*JOB*
Repeat all of the records verbatim.

*DATA ENTRIES*
— START —
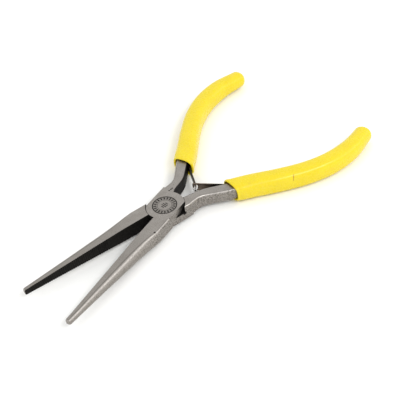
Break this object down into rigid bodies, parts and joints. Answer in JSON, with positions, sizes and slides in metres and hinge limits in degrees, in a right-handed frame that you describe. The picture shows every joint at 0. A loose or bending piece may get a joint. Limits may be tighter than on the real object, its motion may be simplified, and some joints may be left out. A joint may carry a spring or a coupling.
{
  "type": "needle nose pliers",
  "caption": "Slim long-reach needle nose pliers with a lap joint, interlocking leaf springs that open the jaws and bent handles in soft yellow vinyl.",
  "frame": {"origin": "on the pivot axis, at the flat underside of the joint", "axes": "+X from the pivot towards the handles, +Y towards half A's handle, +Z along the pivot axis out of the stamped face"},
  "size_m": [0.1619, 0.088, 0.0094],
  "materials": {
    "forged_steel": "satin ground steel, dark oxide on the inner faces",
    "rivet_steel": "ground flush with the joint",
    "spring_steel": "tempered spring steel",
    "yellow_vinyl": "semi-gloss dipped vinyl"
  },
  "bodies": {
    "half_a": {"lever_a": "forged_steel", "pivot_rivet": "rivet_steel", "leaf_foot_a": "spring_steel", "leaf_rivet_a": "rivet_steel", "grip_a": "yellow_vinyl"},
    "half_b": {"lever_b": "forged_steel", "leaf_foot_b": "spring_steel", "leaf_rivet_b": "rivet_steel", "grip_b": "yellow_vinyl"},
    "leaf_a": {"leaf_spring_a": "spring_steel"},
    "leaf_b": {"leaf_spring_b": "spring_steel"}
  },
  "joints": [
    {"name": "pivot", "type": "hinge", "parent": "half_a", "child": "half_b", "pos_m": [0, 0, 0.0034], "axis": [0, 0, 1], "range_deg": [0, 20.6], "stiffness_Nm_per_rad": 0.8, "springref_deg": -20.05},
    {"name": "leaf_a_flex", "type": "hinge", "parent": "half_a", "child": "leaf_a", "pos_m": [0.02691, 0.0118, 0.0034], "axis": [0, 0, 1], "range_deg": [-18, 0]},
    {"name": "leaf_b_flex", "type": "hinge", "parent": "half_b", "child": "leaf_b", "pos_m": [0.02691, -0.0118, 0.0034], "axis": [0, 0, 1], "range_deg": [0, 18]}
  ],
  "couplings": [
    {"joint": "leaf_a_flex", "follows": "pivot", "ratio": -0.8622},
    {"joint": "leaf_b_flex", "follows": "pivot", "ratio": 0.8622}
  ]
}
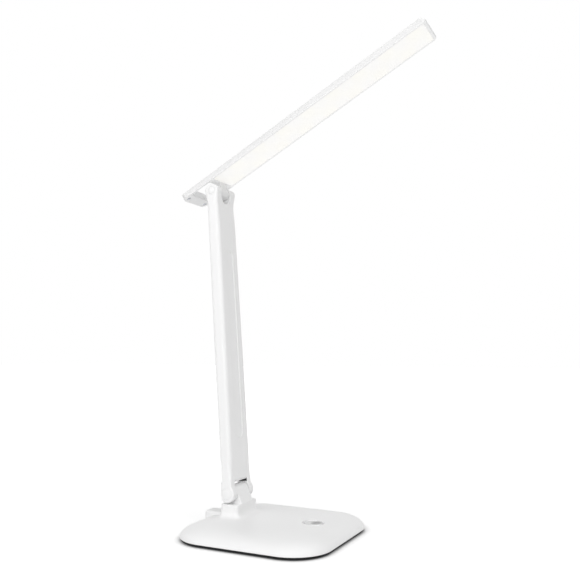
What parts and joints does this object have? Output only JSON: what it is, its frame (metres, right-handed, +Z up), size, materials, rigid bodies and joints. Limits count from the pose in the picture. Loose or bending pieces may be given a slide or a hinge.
— END —
*ANSWER TO THIS TASK*
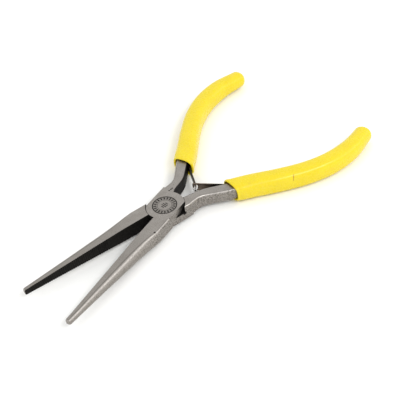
Break this object down into rigid bodies, parts and joints. Answer in JSON, with positions, sizes and slides in metres and hinge limits in degrees, in a right-handed frame that you describe. The picture shows every joint at 0. A loose or bending piece may get a joint. Limits may be tighter than on the real object, its motion may be simplified, and some joints may be left out. A joint may carry a spring or a coupling.
{
  "type": "needle nose pliers",
  "caption": "Slim long-reach needle nose pliers with a lap joint, interlocking leaf springs that open the jaws and bent handles in soft yellow vinyl.",
  "frame": {"origin": "on the pivot axis, at the flat underside of the joint", "axes": "+X from the pivot towards the handles, +Y towards half A's handle, +Z along the pivot axis out of the stamped face"},
  "size_m": [0.1619, 0.088, 0.0094],
  "materials": {
    "forged_steel": "satin ground steel, dark oxide on the inner faces",
    "rivet_steel": "ground flush with the joint",
    "spring_steel": "tempered spring steel",
    "yellow_vinyl": "semi-gloss dipped vinyl"
  },
  "bodies": {
    "half_a": {"lever_a": "forged_steel", "pivot_rivet": "rivet_steel", "leaf_foot_a": "spring_steel", "leaf_rivet_a": "rivet_steel", "grip_a": "yellow_vinyl"},
    "half_b": {"lever_b": "forged_steel", "leaf_foot_b": "spring_steel", "leaf_rivet_b": "rivet_steel", "grip_b": "yellow_vinyl"},
    "leaf_a": {"leaf_spring_a": "spring_steel"},
    "leaf_b": {"leaf_spring_b": "spring_steel"}
  },
  "joints": [
    {"name": "pivot", "type": "hinge", "parent": "half_a", "child": "half_b", "pos_m": [0, 0, 0.0034], "axis": [0, 0, 1], "range_deg": [0, 20.6], "stiffness_Nm_per_rad": 0.8, "springref_deg": -20.05},
    {"name": "leaf_a_flex", "type": "hinge", "parent": "half_a", "child": "leaf_a", "pos_m": [0.02691, 0.0118, 0.0034], "axis": [0, 0, 1], "range_deg": [-18, 0]},
    {"name": "leaf_b_flex", "type": "hinge", "parent": "half_b", "child": "leaf_b", "pos_m": [0.02691, -0.0118, 0.0034], "axis": [0, 0, 1], "range_deg": [0, 18]}
  ],
  "couplings": [
    {"joint": "leaf_a_flex", "follows": "pivot", "ratio": -0.8622},
    {"joint": "leaf_b_flex", "follows": "pivot", "ratio": 0.8622}
  ]
}
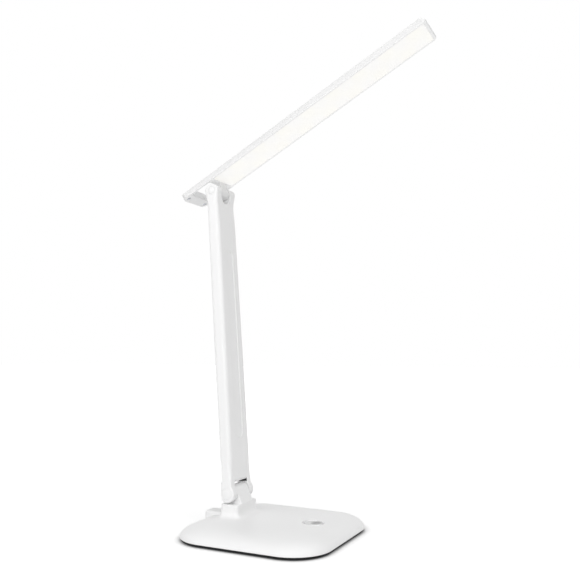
What parts and joints does this object have? Output only JSON: what it is, its frame (metres, right-handed, +Z up), size, materials, rigid bodies and joints. Limits count from the pose in the picture. Loose or bending pieces may be given a slide or a hinge.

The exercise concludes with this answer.